_Task directions_. Give every line below again, exactly.

_Supplied information_.
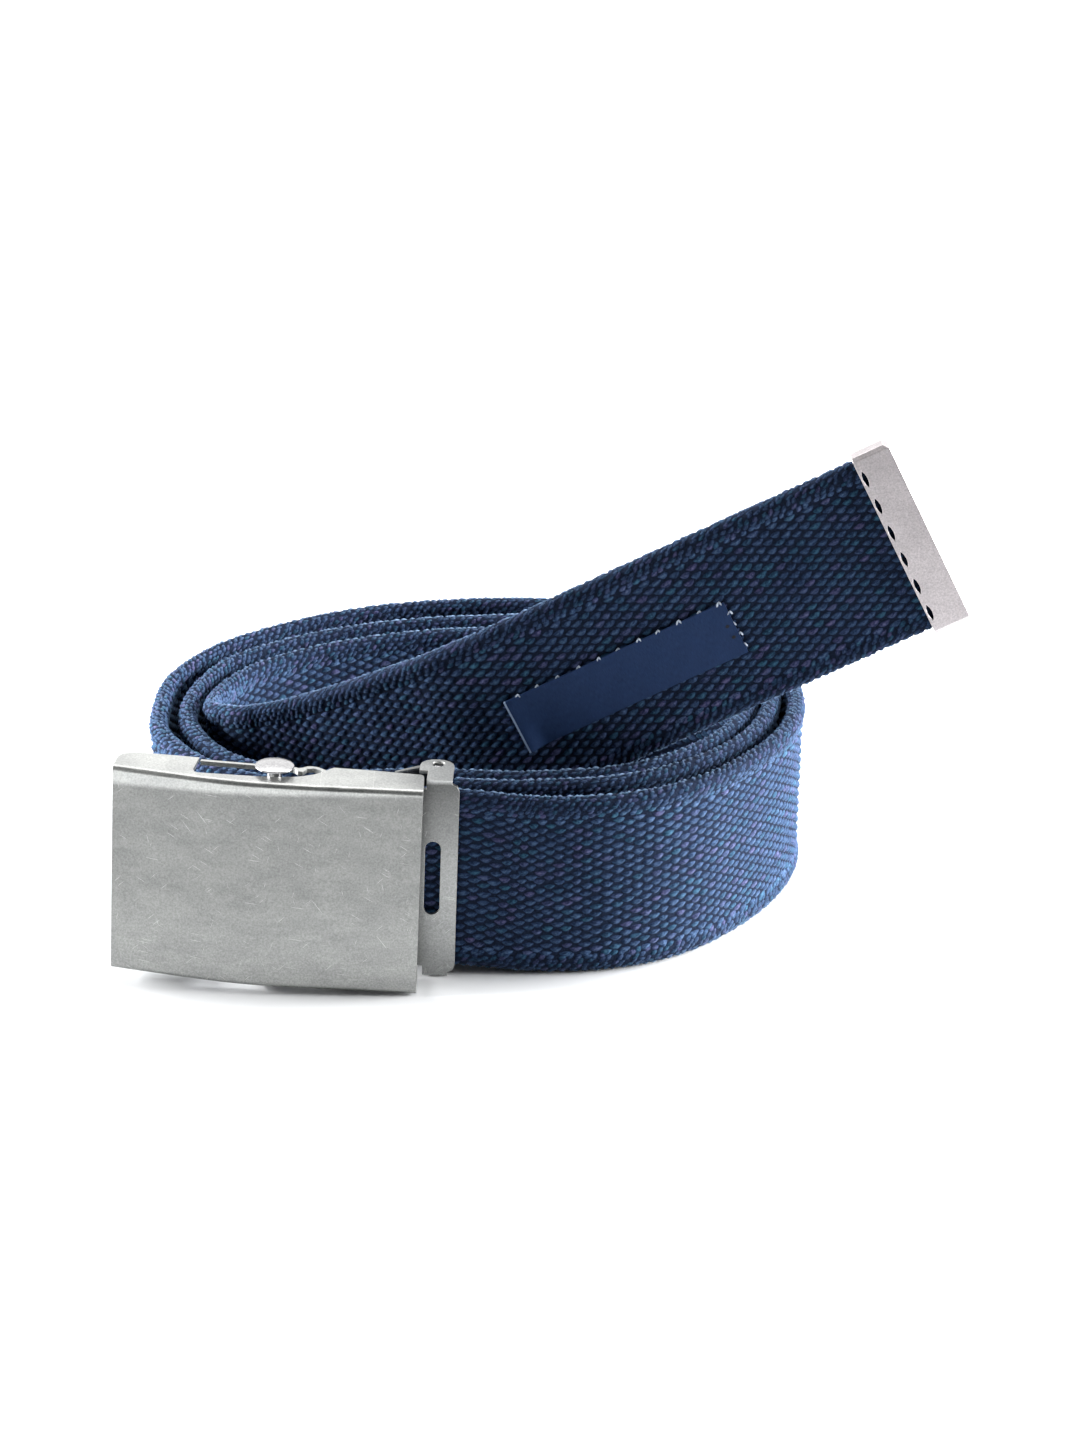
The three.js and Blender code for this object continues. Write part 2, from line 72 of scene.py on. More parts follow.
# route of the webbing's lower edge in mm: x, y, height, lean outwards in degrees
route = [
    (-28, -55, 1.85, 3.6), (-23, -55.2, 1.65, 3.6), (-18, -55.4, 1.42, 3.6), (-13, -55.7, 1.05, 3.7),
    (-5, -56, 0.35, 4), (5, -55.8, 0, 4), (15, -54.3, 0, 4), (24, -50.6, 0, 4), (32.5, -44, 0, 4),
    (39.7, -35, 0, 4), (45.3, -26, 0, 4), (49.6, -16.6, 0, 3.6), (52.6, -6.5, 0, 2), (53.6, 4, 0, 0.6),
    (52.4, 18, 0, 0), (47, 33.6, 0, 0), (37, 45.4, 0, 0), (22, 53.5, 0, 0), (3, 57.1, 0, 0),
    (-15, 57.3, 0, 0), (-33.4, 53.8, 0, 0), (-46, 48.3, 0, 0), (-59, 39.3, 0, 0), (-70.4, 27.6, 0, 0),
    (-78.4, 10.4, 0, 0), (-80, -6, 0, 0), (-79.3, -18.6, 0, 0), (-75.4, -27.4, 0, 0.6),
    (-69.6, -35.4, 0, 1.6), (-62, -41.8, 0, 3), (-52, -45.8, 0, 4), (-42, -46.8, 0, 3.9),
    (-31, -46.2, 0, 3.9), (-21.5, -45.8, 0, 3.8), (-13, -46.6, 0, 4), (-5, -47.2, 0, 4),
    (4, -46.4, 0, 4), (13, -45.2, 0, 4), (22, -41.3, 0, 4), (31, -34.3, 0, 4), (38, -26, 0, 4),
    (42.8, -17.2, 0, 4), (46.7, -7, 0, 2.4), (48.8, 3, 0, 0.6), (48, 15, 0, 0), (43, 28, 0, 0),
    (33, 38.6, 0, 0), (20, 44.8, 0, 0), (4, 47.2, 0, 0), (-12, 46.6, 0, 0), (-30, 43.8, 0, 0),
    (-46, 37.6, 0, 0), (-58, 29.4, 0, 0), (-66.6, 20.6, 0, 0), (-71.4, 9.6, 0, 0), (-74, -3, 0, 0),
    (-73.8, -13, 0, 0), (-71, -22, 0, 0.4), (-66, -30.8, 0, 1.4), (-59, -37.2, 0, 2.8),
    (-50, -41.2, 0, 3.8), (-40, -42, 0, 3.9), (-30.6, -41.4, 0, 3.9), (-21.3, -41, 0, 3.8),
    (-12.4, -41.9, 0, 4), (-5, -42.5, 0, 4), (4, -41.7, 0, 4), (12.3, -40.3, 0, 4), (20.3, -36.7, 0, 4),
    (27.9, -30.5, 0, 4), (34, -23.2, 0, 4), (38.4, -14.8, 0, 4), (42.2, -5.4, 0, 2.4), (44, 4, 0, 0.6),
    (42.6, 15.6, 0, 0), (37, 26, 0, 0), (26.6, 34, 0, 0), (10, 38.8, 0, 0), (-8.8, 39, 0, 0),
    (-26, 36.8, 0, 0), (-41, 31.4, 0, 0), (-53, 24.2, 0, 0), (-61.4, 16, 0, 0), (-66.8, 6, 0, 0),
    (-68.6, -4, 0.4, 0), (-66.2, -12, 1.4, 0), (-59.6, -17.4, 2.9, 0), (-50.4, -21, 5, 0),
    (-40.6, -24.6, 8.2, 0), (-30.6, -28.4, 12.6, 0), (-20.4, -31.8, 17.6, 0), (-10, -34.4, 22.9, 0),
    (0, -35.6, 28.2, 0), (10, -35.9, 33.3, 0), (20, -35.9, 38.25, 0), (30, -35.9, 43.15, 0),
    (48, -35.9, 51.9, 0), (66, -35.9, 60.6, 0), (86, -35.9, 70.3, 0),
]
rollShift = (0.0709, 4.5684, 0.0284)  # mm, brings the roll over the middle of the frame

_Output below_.
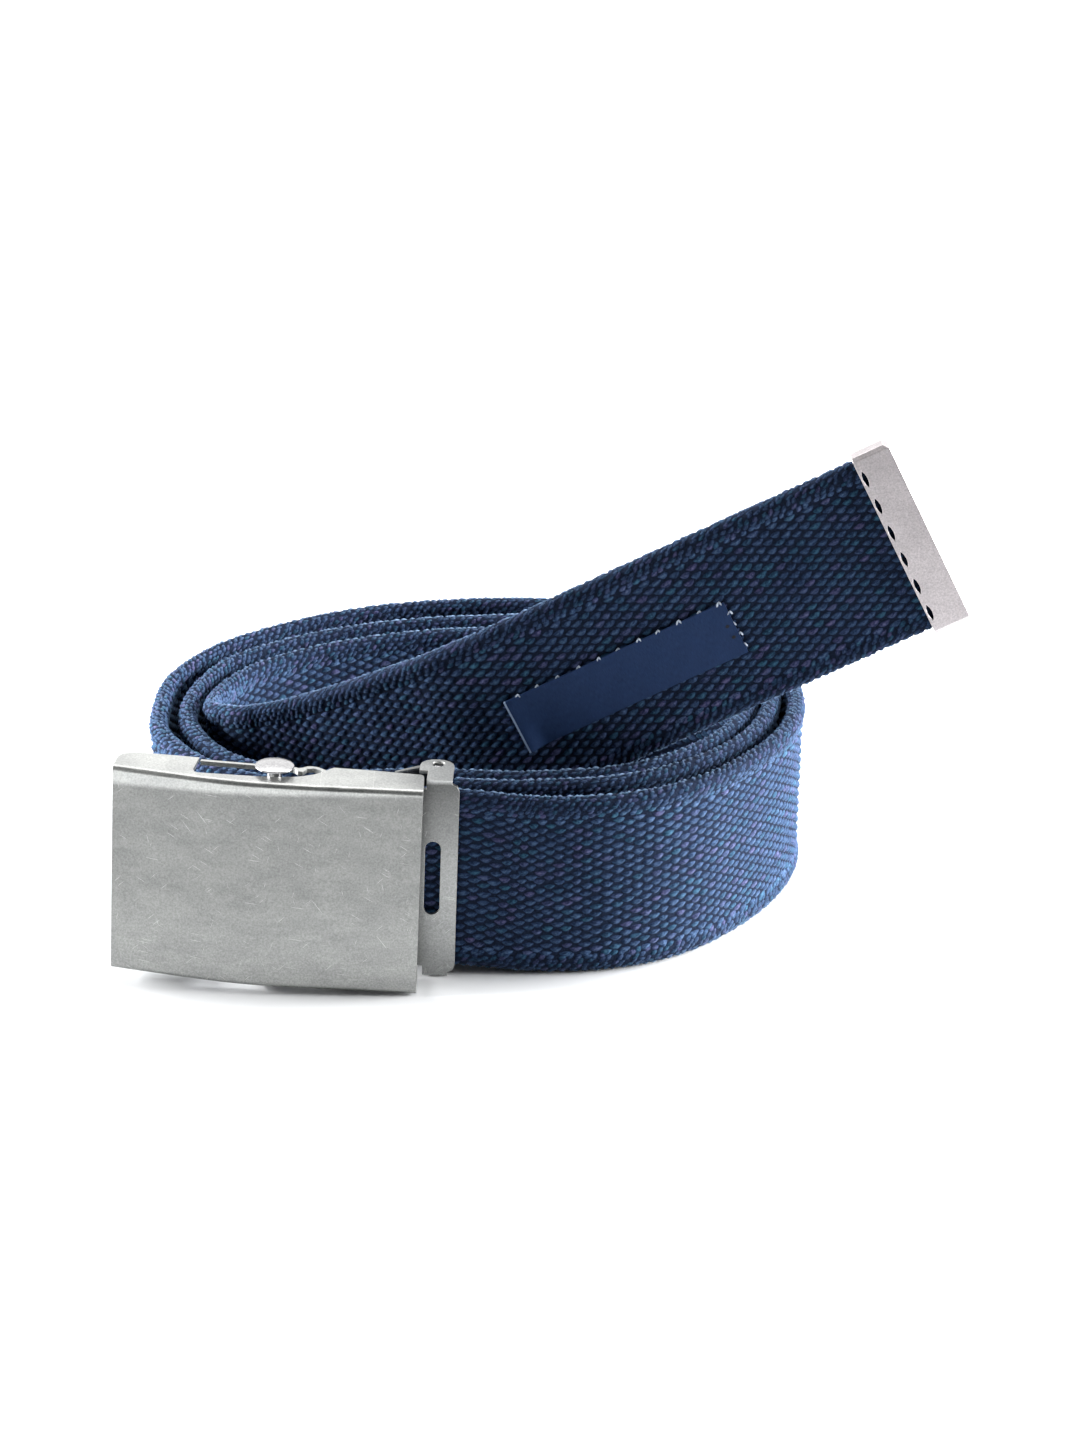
The three.js and Blender code for this object continues. Write part 2, from line 72 of scene.py on. More parts follow.
# route of the webbing's lower edge in mm: x, y, height, lean outwards in degrees
route = [
    (-28, -55, 1.85, 3.6), (-23, -55.2, 1.65, 3.6), (-18, -55.4, 1.42, 3.6), (-13, -55.7, 1.05, 3.7),
    (-5, -56, 0.35, 4), (5, -55.8, 0, 4), (15, -54.3, 0, 4), (24, -50.6, 0, 4), (32.5, -44, 0, 4),
    (39.7, -35, 0, 4), (45.3, -26, 0, 4), (49.6, -16.6, 0, 3.6), (52.6, -6.5, 0, 2), (53.6, 4, 0, 0.6),
    (52.4, 18, 0, 0), (47, 33.6, 0, 0), (37, 45.4, 0, 0), (22, 53.5, 0, 0), (3, 57.1, 0, 0),
    (-15, 57.3, 0, 0), (-33.4, 53.8, 0, 0), (-46, 48.3, 0, 0), (-59, 39.3, 0, 0), (-70.4, 27.6, 0, 0),
    (-78.4, 10.4, 0, 0), (-80, -6, 0, 0), (-79.3, -18.6, 0, 0), (-75.4, -27.4, 0, 0.6),
    (-69.6, -35.4, 0, 1.6), (-62, -41.8, 0, 3), (-52, -45.8, 0, 4), (-42, -46.8, 0, 3.9),
    (-31, -46.2, 0, 3.9), (-21.5, -45.8, 0, 3.8), (-13, -46.6, 0, 4), (-5, -47.2, 0, 4),
    (4, -46.4, 0, 4), (13, -45.2, 0, 4), (22, -41.3, 0, 4), (31, -34.3, 0, 4), (38, -26, 0, 4),
    (42.8, -17.2, 0, 4), (46.7, -7, 0, 2.4), (48.8, 3, 0, 0.6), (48, 15, 0, 0), (43, 28, 0, 0),
    (33, 38.6, 0, 0), (20, 44.8, 0, 0), (4, 47.2, 0, 0), (-12, 46.6, 0, 0), (-30, 43.8, 0, 0),
    (-46, 37.6, 0, 0), (-58, 29.4, 0, 0), (-66.6, 20.6, 0, 0), (-71.4, 9.6, 0, 0), (-74, -3, 0, 0),
    (-73.8, -13, 0, 0), (-71, -22, 0, 0.4), (-66, -30.8, 0, 1.4), (-59, -37.2, 0, 2.8),
    (-50, -41.2, 0, 3.8), (-40, -42, 0, 3.9), (-30.6, -41.4, 0, 3.9), (-21.3, -41, 0, 3.8),
    (-12.4, -41.9, 0, 4), (-5, -42.5, 0, 4), (4, -41.7, 0, 4), (12.3, -40.3, 0, 4), (20.3, -36.7, 0, 4),
    (27.9, -30.5, 0, 4), (34, -23.2, 0, 4), (38.4, -14.8, 0, 4), (42.2, -5.4, 0, 2.4), (44, 4, 0, 0.6),
    (42.6, 15.6, 0, 0), (37, 26, 0, 0), (26.6, 34, 0, 0), (10, 38.8, 0, 0), (-8.8, 39, 0, 0),
    (-26, 36.8, 0, 0), (-41, 31.4, 0, 0), (-53, 24.2, 0, 0), (-61.4, 16, 0, 0), (-66.8, 6, 0, 0),
    (-68.6, -4, 0.4, 0), (-66.2, -12, 1.4, 0), (-59.6, -17.4, 2.9, 0), (-50.4, -21, 5, 0),
    (-40.6, -24.6, 8.2, 0), (-30.6, -28.4, 12.6, 0), (-20.4, -31.8, 17.6, 0), (-10, -34.4, 22.9, 0),
    (0, -35.6, 28.2, 0), (10, -35.9, 33.3, 0), (20, -35.9, 38.25, 0), (30, -35.9, 43.15, 0),
    (48, -35.9, 51.9, 0), (66, -35.9, 60.6, 0), (86, -35.9, 70.3, 0),
]
rollShift = (0.0709, 4.5684, 0.0284)  # mm, brings the roll over the middle of the frame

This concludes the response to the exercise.